▸ TASK DESCRIPTION: Repeat the lines beginning at the one with "Model this object" and running to the end of the material, keeping the first and last of them, exactly as they appear.

▸ PROVIDED RECORDS:
────────────────────────────────────────

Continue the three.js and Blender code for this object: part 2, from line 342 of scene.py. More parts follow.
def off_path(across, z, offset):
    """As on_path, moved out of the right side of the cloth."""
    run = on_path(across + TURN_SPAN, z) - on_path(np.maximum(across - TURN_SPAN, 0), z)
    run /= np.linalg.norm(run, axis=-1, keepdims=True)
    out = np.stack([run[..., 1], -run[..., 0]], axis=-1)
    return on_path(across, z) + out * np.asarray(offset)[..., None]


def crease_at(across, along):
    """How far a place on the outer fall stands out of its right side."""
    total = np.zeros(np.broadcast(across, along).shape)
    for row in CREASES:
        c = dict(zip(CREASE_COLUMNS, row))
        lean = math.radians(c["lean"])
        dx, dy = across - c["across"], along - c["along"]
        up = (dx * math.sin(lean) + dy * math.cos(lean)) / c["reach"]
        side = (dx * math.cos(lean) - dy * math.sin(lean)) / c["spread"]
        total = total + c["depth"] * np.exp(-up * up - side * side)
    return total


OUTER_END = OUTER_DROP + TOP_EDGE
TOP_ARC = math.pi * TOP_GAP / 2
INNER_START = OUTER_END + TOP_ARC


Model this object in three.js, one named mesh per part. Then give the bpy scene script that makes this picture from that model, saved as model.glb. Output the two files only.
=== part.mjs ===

────────────────────────────────────────

▸ FINISHED ANSWER:
Model this object in three.js, one named mesh per part. Then give the bpy scene script that makes this picture from that model, saved as model.glb. Output the two files only.
=== part.mjs ===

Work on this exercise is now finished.